The WC used the “does not preclude” argument several times, for example with the fiber evidence, the rifle in the backyard photos, and the Tippit bullets.
It amazes me that instead of trying to support earlier statements that were made (ie: suggesting that a thorough investigation of Ruby wasn’t made), y’all are constantly trying to change the subject.
I don’t know the context of the statement by the HSCA that Willens is objecting to. But here is the next paragraph from his book “History Will Prove Us Right”:
Either because they agreed with me on the merits, or to placate me, Hubert and Griffin produced a second version of the May 14 memo, in which the offending sentence was modified to read that “evidence should be secured, if possible, to affirmatively exclude [the same three possibilities].” Either version of the investigative goal, of course, would support an aggressive investigation of leads bearing on these questions.

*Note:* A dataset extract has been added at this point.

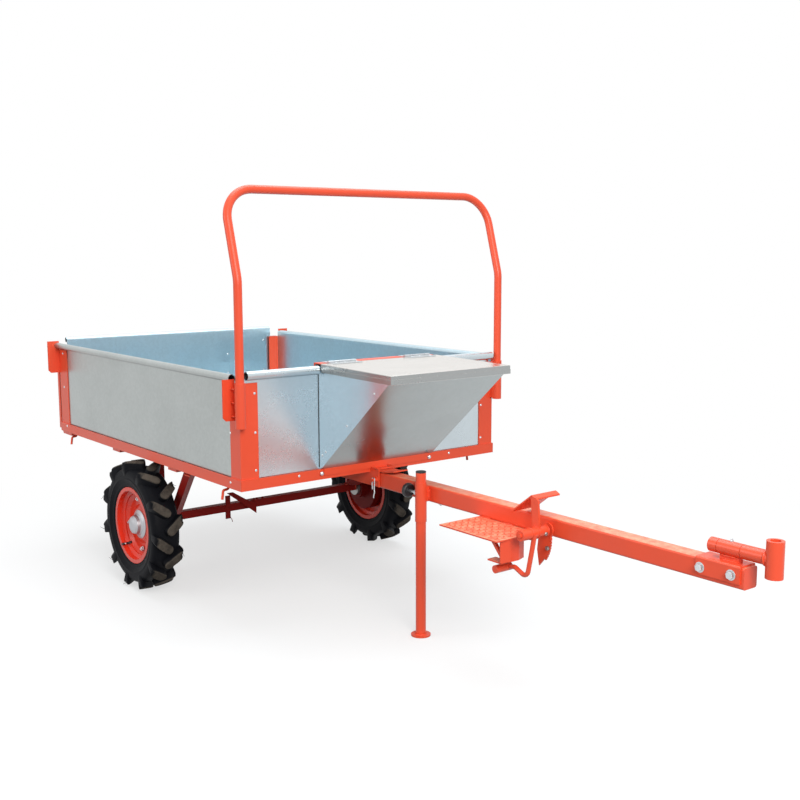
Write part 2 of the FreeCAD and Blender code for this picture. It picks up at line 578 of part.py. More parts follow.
# ---------------------------------------------------------------- tailgate
def tailgate():
    top, bottom = G + GATE_HEIGHT, G + GATE_BOTTOM
    radius = GATE_ROLL_OD / 2
    face_x = GATE_FRONT_X - SHEET
    half = SHEET_FACE_Y
    roll_half = HALF_W - GATE_FRAME_WIDTH - 2
    centre = (GATE_FRONT_X - radius, top - radius)
    sheet = block(face_x, GATE_FRONT_X, -half, half, bottom, G + POST_TOP)
    neck = block(face_x, GATE_FRONT_X, -roll_half, roll_half, G + POST_TOP, centre[1])
    ends = [(centre[0], s * roll_half, centre[1]) for s in (-1, 1)]
    roll = rod(ends[0], ends[1], GATE_ROLL_OD)
    bore = rod(ends[0], ends[1], GATE_ROLL_OD - 2 * SHEET)
    add("tailgate_sheet", sheet.fuse(neck).fuse(roll).cut(bore).removeSplitter())

    def upright(y_outer, width, z0, z1):
        """Folded channel behind the sheet, open towards the sheet."""
        depth, gauge = GATE_FRAME_DEPTH, POST_GAUGE
        outer = block(face_x - depth, face_x, -y_outer, -y_outer + width, z0, z1)
        inner = block(face_x - depth + gauge, face_x, -y_outer + gauge, -y_outer + width - gauge, z0, z1)
        return outer.cut(inner)

    frames = both_sides(upright(POST_FACE_Y, GATE_FRAME_WIDTH, bottom, G + POST_TOP))
    frames += both_sides(upright(265, GATE_FRAME_WIDTH - 2, bottom, G + POST_TOP - 20))

    hinges, brackets = [], []
    pivot_z = GATE_HINGE_Z
    for side in (-1, 1):
        y = side * GATE_HINGE_Y
        fixed = knuckles(GATE_HINGE_X, pivot_z, y, 90, GATE_KNUCKLE_OD, GATE_PIN_OD, 3, True)
        y0, y1 = fixed[0].BoundBox.YMin, fixed[0].BoundBox.YMax
        arm = block(GATE_HINGE_X, REAR_X, y0, y1, pivot_z, pivot_z + GATE_KNUCKLE_OD / 2)
        brackets.append(fuse(fixed + [arm]))
        moving = knuckles(GATE_HINGE_X, pivot_z, y, 90, GATE_KNUCKLE_OD, GATE_PIN_OD, 3, False)
        straps = []
        for k in moving:
            y0, y1 = k.BoundBox.YMin, k.BoundBox.YMax
            straps.append(block(face_x - POST_GAUGE * 2, face_x, y0, y1, pivot_z, bottom + 60))
        bore = rod((GATE_HINGE_X, y - 60, pivot_z), (GATE_HINGE_X, y + 60, pivot_z),
                   GATE_PIN_OD + 2 * RUNNING_CLEARANCE)
        cross = block(face_x - POST_GAUGE * 2, face_x, y - 45, y + 45, bottom + 30, bottom + 60)
        hinges.append(fuse(moving + straps + [cross]).cut(bore))
    add("tailgate_frame", *frames)
    add("tailgate_hinges", *hinges)
    add("tailgate_brackets", *brackets)

    latches = []
    z = G + LATCH_RISE
    for side in (-1, 1):
        base = block(face_x - GATE_FRAME_DEPTH - LATCH_GAUGE, face_x - GATE_FRAME_DEPTH,
                     min(side * LATCH_Y[0], side * LATCH_Y[1]), max(side * LATCH_Y[0], side * LATCH_Y[1]),
                     z - LATCH_HEIGHT / 2, z + LATCH_HEIGHT / 2)
        latches.append(base)
    add("tailgate_latches", *latches)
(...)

But the second formulation suggested that, at some point, the investigation of these (or similar) questions would permit reasoned judgments as to whether such conspiratorial relationships existed even if they had not been “clearly excluded.” The question of “what is enough” is raised regularly in the practice of law, and it was becoming of paramount importance to the commission as our staff moved from the investigative stage to drafting the report.81It is the underlined words “reasoned judgements” that you seem to have a problem understanding. When the WC used the “does not preclude” arguments were they calling for a conclusion or simply suggesting reasoned judgements? Same question for the context in which the HSCA used the term.